Under this interpretation, the “hidden phone” claim, containing names, addresses, and videos, represents an elaborate narrative construct designed to maintain attention and relevance.
In this scenario, the sender may not be trying to hide a crime; perhaps they are trying to become the hero who solves it.
Why Traditional Criminal Profiling May Fail
If the communicator is an attention-seeking hoaxer, the effect isn’t just confusion; it’s a deliberate attempt to mislead investigators, families, and the wider community.
Psychoanalyst Otto Kernberg described a spectrum of traits associated with what he termed malignant narcissism.
These individuals often follow police briefings and news reports, then repackage those facts as “secret insider knowledge.”
They may crave proximity to the tragedy. They want the world to look at them, even if it means inserting themselves into a kidnapping case.
Forensic papers consistently distinguishes between offenders motivated by material gain (ransom)|: and those driven by psychological validation.
In the latter case, the communication itself is the product; the goal is to insert oneself into the narrative as a main player, regardless of the factual accuracy.

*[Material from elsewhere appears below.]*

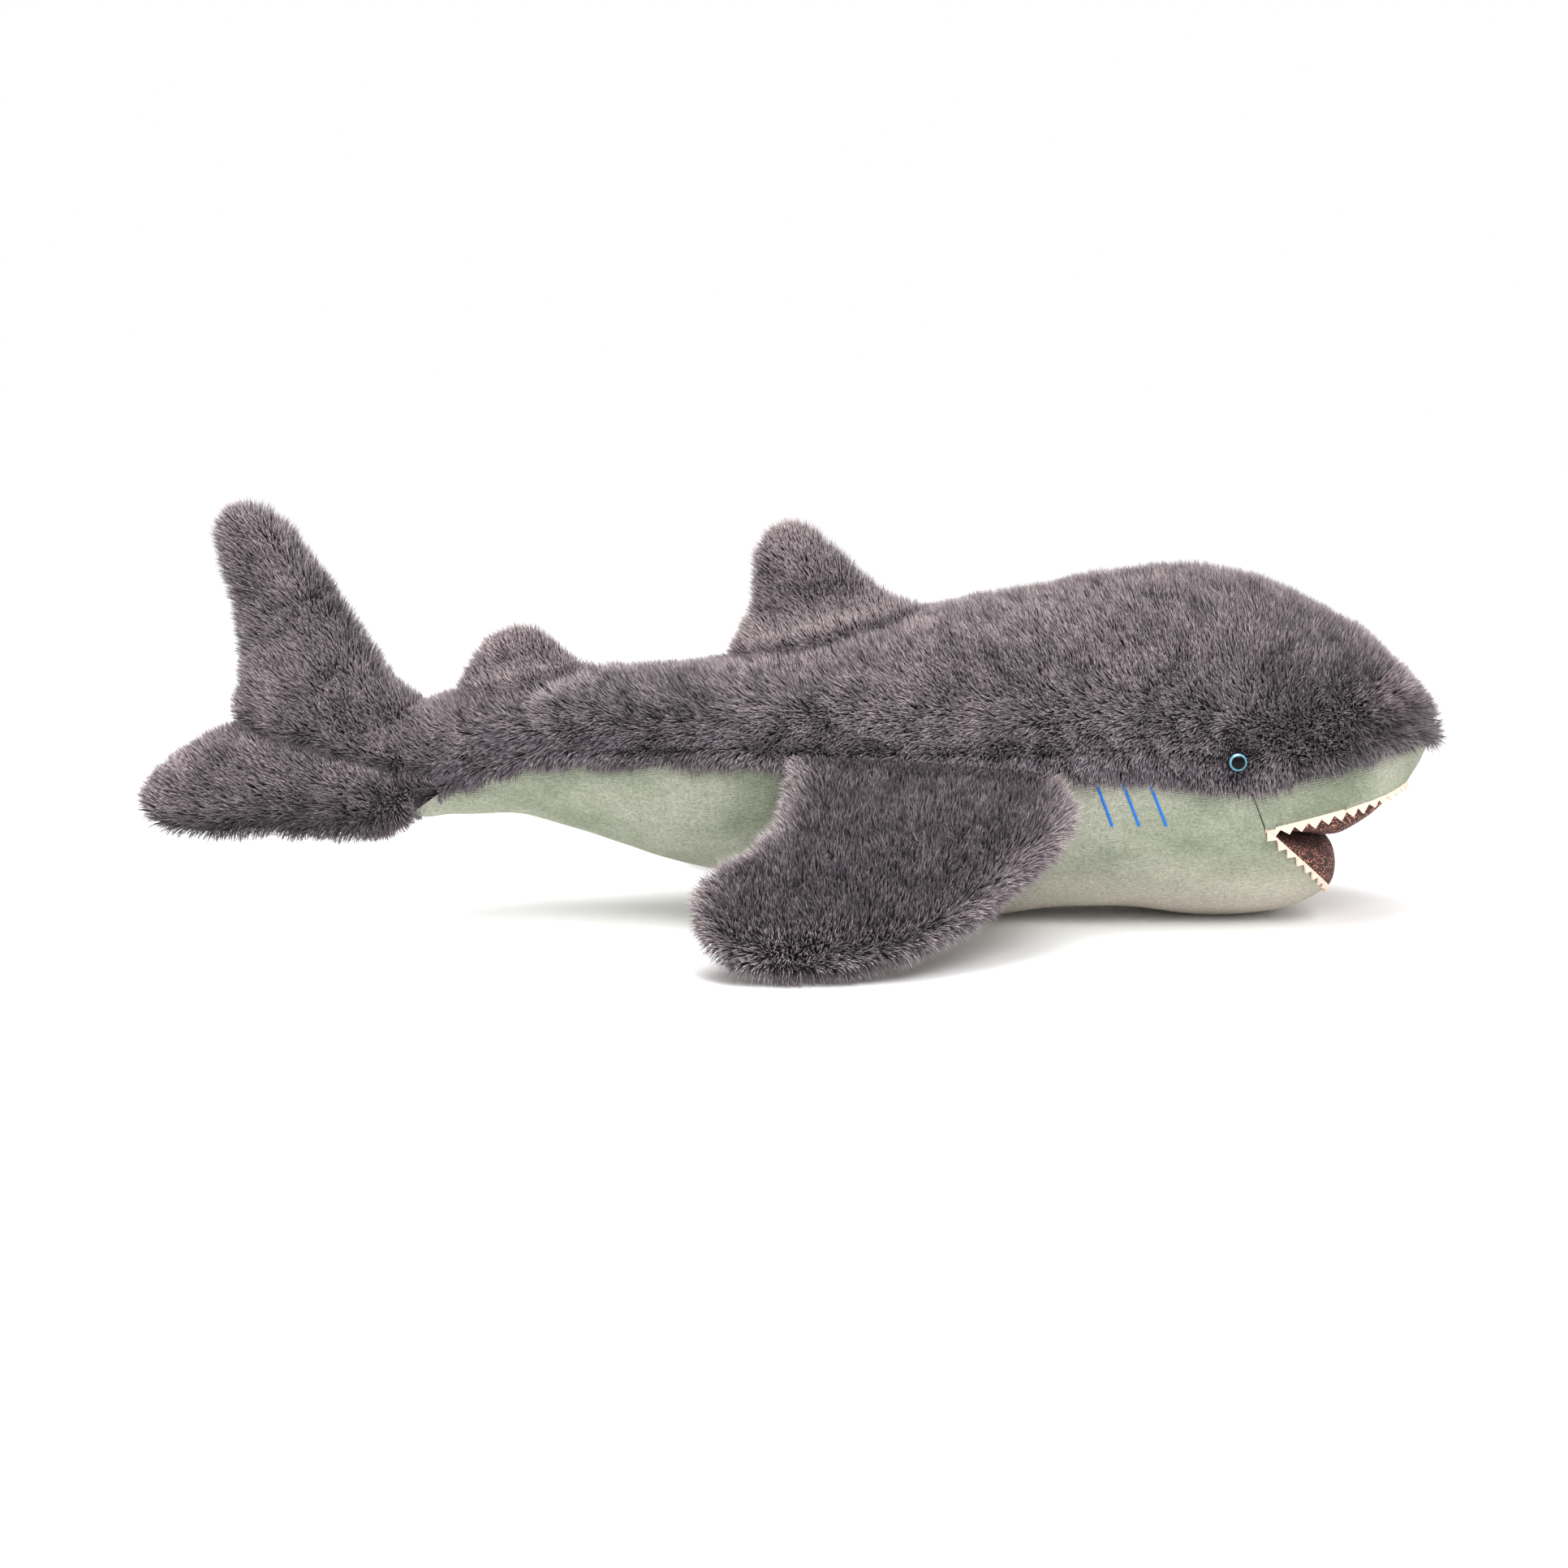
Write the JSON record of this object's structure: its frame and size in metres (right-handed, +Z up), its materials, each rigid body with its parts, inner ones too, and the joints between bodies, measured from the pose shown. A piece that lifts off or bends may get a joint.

The distinction explains why the Nancy Guthrie case has baffled investigators: they look for a transaction (money for safety), but the sender is playing a performance (attention for control).
When the motive turns from profit to storyline dominance, standard profiling tools that rely on financial trails or logical negotiation break down.
We may be dealing with a narrative architect. And the script may still be running.